Effective as of August 10, the Honoring our Promise to Address Comprehensive Toxics (PACT) Act of 2022 promises to increase healthcare access and funding for millions of American military veterans who were exposed to toxic materials during their service, making it the most significant expansion of benefits for former service members in more than three decades. The Bill was introduced by US Senators Republican Jerry Moran and Democrat Jon Tester.
Allison Westervelt, 19 October 2022
This summer, Congressional lawmakers expanded health care for toxic-exposed veterans by passing the landmark Pact act. The bipartisan bill promises tax-free disability benefits up to $3332 a month to almost 3.5 million veterans, which will cost over $300 billion throughout the next decade according to the Congressional Budget Office. This historic bipartisan legislation was introduced by US Senators Jerry Moran (R-Kan.) and Jon Tester (D-Mont.).
Until 2010, burn pits were frequently utilized at military bases in Iraq and Afghanistan to dispose of daily waste, munitions, chemical compounds, and other hazardous materials. The enormous burn pits released poisonous smoke and particulate matter that made both military personnel and civilians sick with both short- and long-term health problems such as respiratory conditions, cancers, and other diseases. Although their use was widespread, the Pentagon did not maintain records of where these pits were used, and toxic smoke from the pits traveled great distances and harmed soldiers and civilian’s miles away.
Between 2007 and 2020, the Department of Veterans Affairs (VA) denied 78 percent of veteran disability claims due to toxic burn pit exposure. Two frequent causes for denial among the 315,000 veterans whose requests for care at government cost were denied were “no diagnosis of the claimed condition” and “no medical nexus between the claimed condition and military service.”

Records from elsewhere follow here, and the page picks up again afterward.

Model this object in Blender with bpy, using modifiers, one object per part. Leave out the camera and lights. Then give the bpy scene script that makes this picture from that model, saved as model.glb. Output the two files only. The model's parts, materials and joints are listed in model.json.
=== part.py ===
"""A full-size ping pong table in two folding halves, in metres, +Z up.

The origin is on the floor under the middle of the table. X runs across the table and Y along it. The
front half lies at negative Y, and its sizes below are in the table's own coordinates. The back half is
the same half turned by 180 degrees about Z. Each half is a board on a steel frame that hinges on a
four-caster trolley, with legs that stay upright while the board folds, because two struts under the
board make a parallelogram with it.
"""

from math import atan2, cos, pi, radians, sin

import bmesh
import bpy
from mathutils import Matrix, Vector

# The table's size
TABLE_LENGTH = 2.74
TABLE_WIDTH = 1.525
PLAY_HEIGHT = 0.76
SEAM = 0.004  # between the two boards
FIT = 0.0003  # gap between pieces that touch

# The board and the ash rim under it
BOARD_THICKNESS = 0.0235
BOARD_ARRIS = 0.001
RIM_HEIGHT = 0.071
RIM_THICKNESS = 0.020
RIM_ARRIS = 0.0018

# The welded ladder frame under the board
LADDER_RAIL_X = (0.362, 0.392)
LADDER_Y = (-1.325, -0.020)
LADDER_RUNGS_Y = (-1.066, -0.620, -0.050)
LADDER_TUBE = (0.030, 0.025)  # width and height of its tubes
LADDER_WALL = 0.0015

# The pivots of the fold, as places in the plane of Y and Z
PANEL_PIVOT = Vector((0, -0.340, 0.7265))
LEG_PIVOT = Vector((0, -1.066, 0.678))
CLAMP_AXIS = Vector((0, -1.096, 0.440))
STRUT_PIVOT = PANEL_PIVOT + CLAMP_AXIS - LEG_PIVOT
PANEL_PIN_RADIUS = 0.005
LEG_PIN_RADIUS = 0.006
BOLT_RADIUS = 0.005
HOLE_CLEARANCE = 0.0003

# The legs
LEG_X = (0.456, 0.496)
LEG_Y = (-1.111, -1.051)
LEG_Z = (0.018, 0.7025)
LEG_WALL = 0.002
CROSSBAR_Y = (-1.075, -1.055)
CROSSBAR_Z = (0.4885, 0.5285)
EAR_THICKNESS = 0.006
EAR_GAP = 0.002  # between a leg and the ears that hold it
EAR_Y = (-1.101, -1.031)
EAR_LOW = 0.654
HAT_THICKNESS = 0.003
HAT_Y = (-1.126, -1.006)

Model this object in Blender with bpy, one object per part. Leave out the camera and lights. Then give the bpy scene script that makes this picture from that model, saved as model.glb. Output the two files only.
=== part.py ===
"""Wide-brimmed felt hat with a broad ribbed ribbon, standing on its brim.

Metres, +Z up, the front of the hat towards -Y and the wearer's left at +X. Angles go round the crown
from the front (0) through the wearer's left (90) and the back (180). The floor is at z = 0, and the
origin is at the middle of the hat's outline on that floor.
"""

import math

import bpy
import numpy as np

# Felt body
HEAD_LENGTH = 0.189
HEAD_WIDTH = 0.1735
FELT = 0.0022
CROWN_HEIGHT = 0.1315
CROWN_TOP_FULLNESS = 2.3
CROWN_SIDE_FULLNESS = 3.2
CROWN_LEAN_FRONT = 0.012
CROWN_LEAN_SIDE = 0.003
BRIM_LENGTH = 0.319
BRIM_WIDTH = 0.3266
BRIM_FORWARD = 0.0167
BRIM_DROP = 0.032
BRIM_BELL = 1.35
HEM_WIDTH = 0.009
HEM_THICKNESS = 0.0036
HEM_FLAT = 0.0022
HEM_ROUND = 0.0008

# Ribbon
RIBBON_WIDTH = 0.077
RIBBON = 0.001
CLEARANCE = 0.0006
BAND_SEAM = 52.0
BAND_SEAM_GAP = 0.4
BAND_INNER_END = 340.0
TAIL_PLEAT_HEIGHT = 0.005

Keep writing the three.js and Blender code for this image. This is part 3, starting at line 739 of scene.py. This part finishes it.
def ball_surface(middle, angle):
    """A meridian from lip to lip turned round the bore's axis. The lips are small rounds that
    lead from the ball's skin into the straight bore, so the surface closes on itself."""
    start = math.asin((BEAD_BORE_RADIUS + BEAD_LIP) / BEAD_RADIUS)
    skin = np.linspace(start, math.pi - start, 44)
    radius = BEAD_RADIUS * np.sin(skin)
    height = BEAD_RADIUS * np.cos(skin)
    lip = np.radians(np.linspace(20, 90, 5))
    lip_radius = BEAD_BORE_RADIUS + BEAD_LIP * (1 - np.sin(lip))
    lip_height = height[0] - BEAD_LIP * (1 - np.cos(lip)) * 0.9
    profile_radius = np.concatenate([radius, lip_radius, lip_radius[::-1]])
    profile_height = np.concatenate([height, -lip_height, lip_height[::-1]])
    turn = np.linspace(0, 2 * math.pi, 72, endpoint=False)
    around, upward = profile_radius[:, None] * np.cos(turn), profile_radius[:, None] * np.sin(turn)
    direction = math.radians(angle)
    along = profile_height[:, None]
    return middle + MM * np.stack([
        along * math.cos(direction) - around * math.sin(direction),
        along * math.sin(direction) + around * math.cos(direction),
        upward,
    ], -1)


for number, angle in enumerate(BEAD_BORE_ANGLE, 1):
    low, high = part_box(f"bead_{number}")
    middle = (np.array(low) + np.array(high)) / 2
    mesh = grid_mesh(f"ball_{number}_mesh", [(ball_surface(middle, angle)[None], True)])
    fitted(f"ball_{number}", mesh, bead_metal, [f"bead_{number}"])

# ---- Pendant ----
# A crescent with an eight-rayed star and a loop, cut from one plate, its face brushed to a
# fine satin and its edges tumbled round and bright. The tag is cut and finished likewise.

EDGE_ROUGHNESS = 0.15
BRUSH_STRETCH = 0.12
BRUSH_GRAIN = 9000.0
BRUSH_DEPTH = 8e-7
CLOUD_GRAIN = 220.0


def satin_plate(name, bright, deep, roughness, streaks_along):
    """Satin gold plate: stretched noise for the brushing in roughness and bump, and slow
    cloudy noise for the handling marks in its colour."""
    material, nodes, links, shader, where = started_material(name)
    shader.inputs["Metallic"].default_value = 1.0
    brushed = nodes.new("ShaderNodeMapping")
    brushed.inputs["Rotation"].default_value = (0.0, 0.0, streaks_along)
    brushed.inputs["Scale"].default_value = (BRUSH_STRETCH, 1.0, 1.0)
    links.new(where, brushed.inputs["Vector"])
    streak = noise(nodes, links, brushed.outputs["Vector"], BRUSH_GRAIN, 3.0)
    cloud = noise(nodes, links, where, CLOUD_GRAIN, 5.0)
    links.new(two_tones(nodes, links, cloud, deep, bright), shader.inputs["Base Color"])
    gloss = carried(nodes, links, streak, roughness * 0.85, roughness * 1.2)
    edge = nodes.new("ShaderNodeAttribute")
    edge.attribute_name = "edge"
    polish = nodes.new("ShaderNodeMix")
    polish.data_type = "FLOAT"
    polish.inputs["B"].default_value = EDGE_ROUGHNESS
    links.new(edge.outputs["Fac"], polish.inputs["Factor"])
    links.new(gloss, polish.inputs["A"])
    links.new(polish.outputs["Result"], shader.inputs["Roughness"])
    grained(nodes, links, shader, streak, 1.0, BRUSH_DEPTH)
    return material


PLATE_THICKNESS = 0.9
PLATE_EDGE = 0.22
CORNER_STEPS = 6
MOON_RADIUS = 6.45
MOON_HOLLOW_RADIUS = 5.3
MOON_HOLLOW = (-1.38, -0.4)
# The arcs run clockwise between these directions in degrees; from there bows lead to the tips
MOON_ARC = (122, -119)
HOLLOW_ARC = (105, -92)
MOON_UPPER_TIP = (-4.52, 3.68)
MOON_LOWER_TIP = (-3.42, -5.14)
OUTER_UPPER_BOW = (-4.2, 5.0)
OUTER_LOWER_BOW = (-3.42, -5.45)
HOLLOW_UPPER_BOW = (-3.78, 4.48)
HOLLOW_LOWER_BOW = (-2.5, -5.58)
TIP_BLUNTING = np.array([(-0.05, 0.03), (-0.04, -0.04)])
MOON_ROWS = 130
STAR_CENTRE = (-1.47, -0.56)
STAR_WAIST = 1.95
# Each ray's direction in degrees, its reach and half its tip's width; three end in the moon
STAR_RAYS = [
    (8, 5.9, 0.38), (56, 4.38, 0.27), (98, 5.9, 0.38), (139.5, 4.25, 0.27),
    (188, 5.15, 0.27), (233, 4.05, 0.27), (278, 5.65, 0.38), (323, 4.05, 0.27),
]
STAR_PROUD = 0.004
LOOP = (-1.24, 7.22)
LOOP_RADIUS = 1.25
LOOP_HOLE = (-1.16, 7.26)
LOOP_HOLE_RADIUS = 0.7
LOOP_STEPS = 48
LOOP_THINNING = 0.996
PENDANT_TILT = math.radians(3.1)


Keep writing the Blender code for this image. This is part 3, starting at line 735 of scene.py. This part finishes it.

Prior to the implementation of the PACT Act, veterans were required to prove that their health condition was the result of military service to qualify for benefits – an ordeal that frequently required hiring independent medical professionals, thus making it unaffordable for many who served. Now, former service members who were deployed in Iraq or Afghanistan with any of 23 conditions including many cancers, chronic bronchitis and sinusitis, and pulmonary fibrosis are automatically eligible for benefits. Additionally, the legislation requires the VA provide toxic exposure screening to every veteran enrolled in VA health care.
The PACT Act additionally expands health benefits for prior service members in myriad ways. The legislation expands benefits for veterans who may have been exposed to radiation during the Cold War or Agent Orange during the Vietnam War by adding more presumptive-exposure locations. It extends resources to the VA to ensure that it can deliver prompt service and benefits for eligible veterans, including mechanisms to strengthen claims processing and hire more staff. The legislation further invests in health care for former service members by authorizing 31 major medical health clinics and research facilities across 19 states, which will help the VA improve staff education and treatment related to toxic exposures. The PACT Act also extends the period after a veteran’s departure from the military during which they can request VA benefits from 5 years to 10 years. If a former service member qualifies for benefits during that period, they will be eligible to receive care at government cost indefinitely.
Veterans’ groups have long fought for lawmakers to pass burn pit legislation as former service members have undoubtedly suffered from the negative health consequences of exposure to burn pits, as well as the high cost of medical treatment. Veterans’ advocacy is a component of the “unity agenda,” which aims to build bipartisan consensus.
For too long hundreds of thousands of veterans exposed to toxins during their service were denied the health care they deserve. Service members deserve to be well cared for when they return home. Although the PACT Act will provide well-deserved medical treatment to millions of veterans who were exposed to deadly toxins during their service, the United States has a long way to go in terms of improving treatment of those who have fought for their country.
Statistics indicate that the return to civilian life is far from easy for veterans. Former service members are at increased risk for drug and alcohol abuse for reasons linked to their service, such as trauma related to combat and chronic pain. According to VeteranAddiction.org, more than 80 percent of veterans abuse alcohol and 27 percent abuse illegal drugs.
Although the PACT Act has improved health care for veterans, the civilian victims in Vietnam, Afghanistan, and Iraq (to name a few) are left to their own devices to deal with the sometimes-deadly consequences of US military operations, including toxin exposure and radiation. The Cost of War Project of Brown University was one of the first to highlight the true costs of these military interventions and post 9/11 wars. Veteran healthcare is one of these costs. By bringing hidden costs into the open the Project has made a global impact and perhaps contributed to the PACT Act – which sadly has come too late for some.